A few features shape how LINK behaves on the market:

  • Node operator payments — requesters pay node operators in LINK for oracle services, creating real utility demand.
  • Staking — Chainlink staking launched in late 2022 and has been expanding, letting holders secure the network and earn rewards.
  • Large circulating supply — unlike Bitcoin, most of LINK's supply is already unlocked, so price action is driven by demand rather than scarcity shocks.

Market cycles for LINK have generally tracked Bitcoin's broad direction, but with periods of independent strength when oracle-related upgrades, integrations, or staking milestones hit the news cycle. Traders tend to watch Chainlink's roadmap announcements closely because each new service line potentially expands the token's utility surface.

Risks and What to Watch

No crypto asset is without risk, and Link coin is no exception. Competition in the oracle space is heating up, with projects like Pyth, API3, and UMA all pushing alternative designs. Regulatory clarity around staking and node operations also remains an open question in several jurisdictions.

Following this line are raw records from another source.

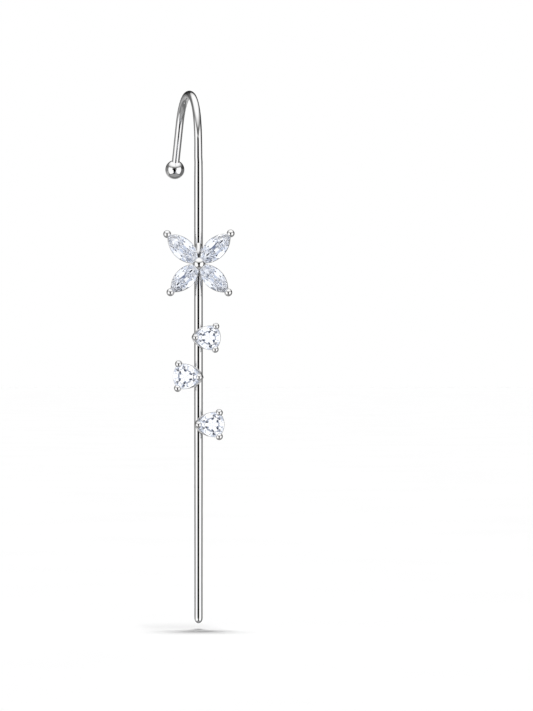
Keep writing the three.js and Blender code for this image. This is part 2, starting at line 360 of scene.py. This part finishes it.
def setting_frame(x, z, angle=0.0):
    """The matrix from a setting's own plane, with its height to the front, to the earring."""
    origin = POST + Vector((x, -GIRDLE_FORWARD, z))
    stand_up = Matrix.Rotation(math.pi / 2, 4, "X")
    return Matrix.Translation(origin) @ stand_up @ Matrix.Rotation(math.radians(angle), 4, "Z")


def leaf_point(length, width, t):
    """A point of the marquise's outline, t from 0 to 1 round it from the tip on the +x axis."""
    radius = (length**2 + width**2) / (4 * width)
    half = math.asin(length / (2 * radius))
    side = 1 if t < 0.5 else -1
    angle = half * (1 - 4 * (t % 0.5))
    x = radius * math.sin(angle)
    y = radius * math.cos(angle) - (radius - width / 2)
    return Vector((side * x, side * y, 0))


def leaf_support(length, width, direction):
    """Distance of the marquise's tangent with that outward direction from its middle."""
    radius = (length**2 + width**2) / (4 * width)
    off_side = math.pi / 2 - math.acos(abs(math.cos(direction)))
    if math.cos(off_side) * radius < radius - width / 2 or off_side > math.asin(length / (2 * radius)):
        return abs(math.cos(direction)) * length / 2
    return radius - (radius - width / 2) * math.cos(off_side)


def triangle_point(side, bulge, t):
    """A point of the bulging triangle's outline, t from 0 to 1 round it from its corner on +x."""
    inner = side / math.sqrt(12)
    radius = ((side / 2) ** 2 + bulge**2) / (2 * bulge)
    half = math.asin(side / (2 * radius))
    k = int(3 * t) % 3
    angle = half * (2 * (3 * t - int(3 * t)) - 1)
    out = inner + bulge - radius + radius * math.cos(angle)
    turned = Matrix.Rotation(math.radians(60 + 120 * k), 3, "Z")
    return turned @ Vector((out, radius * math.sin(angle), 0))


def triangle_support(side, bulge, direction):
    """Distance of the bulging triangle's tangent with that outward direction from its middle."""
    inner = side / math.sqrt(12)
    radius = ((side / 2) ** 2 + bulge**2) / (2 * bulge)
    off_side = abs((direction - math.radians(60)) % math.radians(120))
    off_side = min(off_side, math.radians(120) - off_side)
    if off_side > math.asin(side / (2 * radius)):
        return side / math.sqrt(3) * math.cos(math.radians(60) - off_side)
    return radius + (inner + bulge - radius) * math.cos(off_side)


def mirrored(directions, fold):
    """The facet directions of one sector in radians, mirrored and repeated round the stone."""
    every = set()
    for k in range(fold):
        for direction in directions:
            for sign in (1, -1):
                every.add(round((sign * direction + 360 * k / fold) % 360, 6))
    return [math.radians(direction) for direction in sorted(every)]


def trim(faces, point, normal, tolerance=1e-8):
    """The part of a convex body that is left below a plane, with the new face that closes it."""
    kept, rim = [], []
    for face in faces:
        heights = [(vertex - point).dot(normal) for vertex in face]
        left = []
        for i, vertex in enumerate(face):
            here, after = heights[i], heights[(i + 1) % len(face)]
            if here <= tolerance:
                left.append(vertex)
            if abs(here) <= tolerance:
                rim.append(vertex)
            elif abs(after) > tolerance and here * after < 0:
                crossing = vertex.lerp(face[(i + 1) % len(face)], here / (here - after))
                left.append(crossing)
                rim.append(crossing)
        if len(left) > 2 and min(heights) < -tolerance:
            kept.append(left)
    corners = []
    for vertex in rim:
        if all((vertex - corner).length > 10 * tolerance for corner in corners):
            corners.append(vertex)
    if len(corners) > 2 and len(kept) > 0:
        middle = sum(corners, Vector()) / len(corners)
        east = (corners[0] - middle).normalized()
        north = normal.cross(east)
        corners.sort(key=lambda v: math.atan2((v - middle).dot(north), (v - middle).dot(east)))
        kept.append(corners)
    return kept


def cut_stone(bm, half_width, support, outline, facets, fold):
    """A cut stone: a straight block trimmed by the plane of each facet, as a cutter grinds them."""
    rise = UP * half_width
    faces = [[point + rise for point in outline], [point - rise for point in reversed(outline)]]
    for a, b in zip(outline, outline[1:] + outline[:1]):
        faces.append([a - rise, b - rise, b + rise, a + rise])
    faces = trim(faces, rise * TABLE_HEIGHT, UP)
    for families, up in ((CROWN, 1), (PAVILION, -1)):
        for family in families:
            apex = rise * up * family["apex"]
            for direction in mirrored(facets[family["facets"]], fold):
                slope = family["fall"] * half_width / support(direction)
                outward = Vector((math.cos(direction), math.sin(direction), 0))
                faces = trim(faces, apex, (outward * slope + UP * up).normalized())
    for face in faces:
        bm.faces.new([bm.verts.new(vertex) for vertex in face])
    bmesh.ops.remove_doubles(bm, verts=bm.verts, dist=MERGE_DISTANCE)
    bmesh.ops.dissolve_degenerate(bm, edges=bm.edges, dist=MERGE_DISTANCE)


def claw(bm, matrix, x, y, foot, stem, bead, forward):
    """A round stem from the height of its foot up to a bead."""
    bottom = matrix @ Vector((x, y, foot))
    top = matrix @ Vector((x, y, forward))
    sweep(bm, [bottom, top], [stem, stem], sides=24)
    ball(bm, top, bead)


def seat_band(bm, matrix, outline, half_width):
    """The seat under a marquise: a ring whose inside slopes as the stone in it does, with a bevelled
    rim that shows round the stone."""
    section = (
        (SEAT["lip"], SEAT["top"]),
        (RIM["inner"], SEAT["top"] + RIM["inner_rise"]),
        (RIM["outer"], SEAT["top"] + RIM["edge_top"]),
        (RIM["outer"], SEAT["top"] + RIM["edge_bottom"]),
        (SEAT["outer"], SEAT["top"] + RIM["bottom"]),
        (SEAT["outer"], SEAT["bottom"] + SEAT_BEVEL["height"]),
        (SEAT["outer"] - SEAT_BEVEL["across"], SEAT["bottom"]),
        (SEAT["inner"] + SEAT_BEVEL["across"], SEAT["bottom"]),
        (SEAT["inner"], SEAT["bottom"] + SEAT_BEVEL["height"]),
        (SEAT["inner"], SEAT["inner_top"]),
    )
    loops = []
    for share, height in section:
        rise = UP * (height * half_width)
        loop = [outline(share, i / SEAT_POINTS) + rise for i in range(SEAT_POINTS)]
        loops.append([matrix @ point for point in loop])
    band(bm, loops)


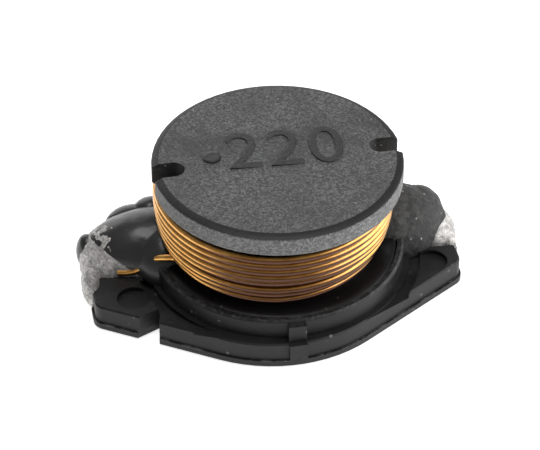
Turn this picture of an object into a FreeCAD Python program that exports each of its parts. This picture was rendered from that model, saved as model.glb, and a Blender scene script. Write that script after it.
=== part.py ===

That said, Chainlink's first-mover advantage, its deep integration into existing DeFi protocols, and its expanding toolkit of oracle services give it a strong defensive moat. Investors who believe in the multi-chain, real-world-asset future of Web3 often see LINK as core infrastructure rather than a side bet.

Key Takeaways

  • Link coin (LINK) is the native token of Chainlink, a decentralized oracle network launched in 2017.
  • Chainlink solves the "oracle problem" by feeding reliable, aggregated off-chain data to smart contracts.
  • LINK is used to pay node operators, secure the network via staking, and align incentives across the ecosystem.
  • It powers major DeFi protocols, institutional partnerships, and emerging services like cross-chain messaging and verifiable randomness.
  • With a fixed 1 billion supply and no new token issuance, LINK's value is driven by demand for oracle services rather than inflation or dilution.